Certainly, part of the mission of Asbury Theological Seminary is to recognize the inherent problems with emotivism as a moral solution in our culture, but also to resist the temptation to simply accept this collapsed moral state and engage in some form of power politics, some Christianized version of Nietzsche’s “will to power.”8
Beloved, this is not some esoteric article which has nothing to do with your ministry. This challenge lies at the heart of what you are facing in your lives and ministries, because what goes on in the halls of congress, or the floor of your denominational national meetings, is also going on in Sunday School rooms and homes and schools and in the workplace across America and, in various degrees, around the world.
In future installments, I will explore solutions for addressing this dilemma.
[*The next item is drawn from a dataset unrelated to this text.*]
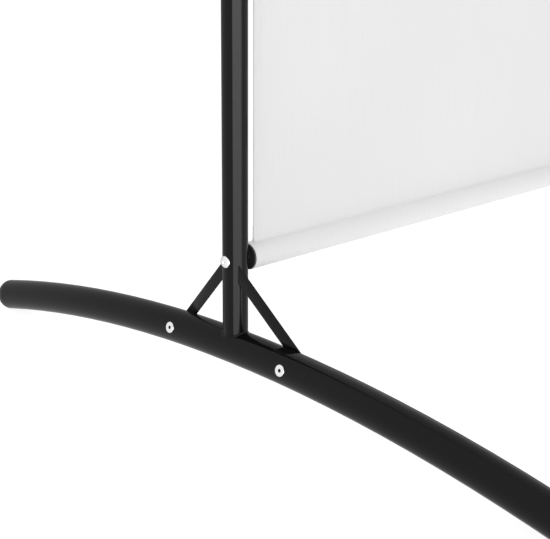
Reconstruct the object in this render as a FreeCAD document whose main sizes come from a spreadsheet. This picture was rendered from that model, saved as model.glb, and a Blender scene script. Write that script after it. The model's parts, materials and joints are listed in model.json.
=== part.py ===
"""Three-panel folding screen: steel tube frames on arched feet, with white cloth between the rods.

Frame: X runs along the flat screen, Y along the feet, Z up. The origin lies on the floor, below the
middle of the screen. Lengths are millimetres.
"""
import FreeCAD, Part
import Sketcher
import math
import os

DIMENSIONS = {
    # The screen as a whole
    "overall_height": 1800,
    "post_spacing": 830,
    "hinge_spacing": 36,
    # Posts: round steel tube, closed by domed plugs
    "post_diameter": 19,
    "post_wall": 1,
    "plug_head": 2.5,
    "plug_round": 1.8,
    "plug_depth": 16,
    "short_plug_depth": 8,
    "plug_play": 0.1,
    "hanging_post_lift": 51,
    # Foot: one arched round tube with a plastic toe cap on each end
    "foot_diameter": 26.5,
    "foot_wall": 1.2,
    "foot_half_span": 304,
    "foot_rise": 34.15,
    "toe_length": 10,
    "toe_round": 7.5,
    "toe_depth": 16,
    "toe_play": 0.25,
    "sole_depth": 0.5,
    # Brace: flat bar on edge from the post down to the foot, with a tongue that enters the foot
    "brace_width": 9.5,
    "brace_thickness": 1.2,
    "brace_height": 57.6,
    "brace_reach": 55.4,
    "brace_post_offset": 4,
    "brace_foot_offset": 4.4,
    "tongue_lead": 3,
    "tongue_length": 15,
    "tongue_depth": 7,
    "slot_play": 0.3,
    # Bolts and screws with domed heads and one thread size, in the frame
    "thread_diameter": 6,
    "thread_play": 0.05,
    "hole_play": 0.2,
    "head_diameter": 9.5,
    "head_height": 1.4,
    "head_round": 1.1,
    "socket_diameter": 3.2,
    "socket_depth": 1.6,
    "foot_screw_inset": 6.6,
    "foot_screw_rise": 3,
    "foot_screw_seat": 0.06,
    "foot_screw_length": 22,
    "rod_bolt_length": 38,
    # Rods: tube across the panel, closed by flanged end caps that take the bolts
    "rod_diameter": 19,
    "rod_wall": 1,
    "rod_height": 67.6,
    "rod_drop": 35,
    "rod_gap": 1.4,
    "flange_thickness": 1,
    "flange_diameter": 19.5,
    "flange_round": 0.3,
    "cap_depth": 20,
    "cap_play": 0.1,
    # Cloth: one layer with a sewn pocket round each rod
    "cloth_thickness": 0.5,
    "pocket_play": 0.1,
    "pocket_gap": 0.3,
    "cloth_inset": 5.9,
    # Hinge clips: a clamped ring and a turning ring, joined by a web
    "clip_height": 24,
    "clip_wall": 3.2,
    "clip_web": 9,
    "clip_running_play": 0.08,
    "clip_fixed_play": 0.05,
    "lower_clip_height": 240,
    "upper_clip_drop": 200,
    "boss_diameter": 9,
    "boss_height": 1.4,
    "clip_screw_diameter": 4,
    "clip_screw_head": 7,
    "clip_screw_head_height": 2.4,
    "clip_screw_head_round": 1.6,
    "clip_screw_socket": 2.4,
    "clip_screw_socket_depth": 1.1,
    "clip_screw_length": 8,
    # Stop collar below the turning ring of each lower clip
    "collar_height": 9,
    "collar_wall": 3,
    "collar_gap": 0.3,
    # How far a cutting tool runs past the piece it cuts
    "overrun": 5,
}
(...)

1. Jeffrey M. Jones “Americans Hold Record Liberal Views on Most Moral Issues,” (Poll conducted, May 3-7, 2017 with 1,011 randomly selected adults 18 or older. www.news.gallup.com (May 11, 2017).
2. Kim Parker, Rich Morin and Juliana Menasce Horowitz, “Looking to the Future, Public Sees an America in Decline on Many Fronts” www.Pewsocialtrends.org (March 21 2019).
3. Alasdair MacIntyre, After Virtue: A Study in Moral Theory, 3rd edition, (Notre Dame, Indiana: Notre Dame Press, 2007).
4. MacIntyre, 6.
5. MacIntyre, 12. The early chapters of MacIntyre’s book is dedicated to demonstrating the flaws in emotivism as a philosophical theory to provide moral guidance in a society. For example, in the early 20th century many people felt that racism was morally justified and it required a proper moral argument to convince the wider society that it was “right” to at least begin to dismantle the moral scourge of racism. The resurgence of racism in our own time reveals the deeper tragedy that the moral argument upon which the fight against racism was waged has become eroded and there is no longer a sufficient moral framework for addressing an issue as important as racism.
6. MacIntyre, 232.
7. MacIntyre, 9. McIntyre demonstrates the vast difference between the statements, “this is good” or “this is right” from statements like “I approve of this” or “I think this is best.”
8. Nietzsche’s so-called “genealogy of morals”, as it turns out, is not traced back far enough. The source of all morals is God’s own being, grounded in his existence as pure love and holiness.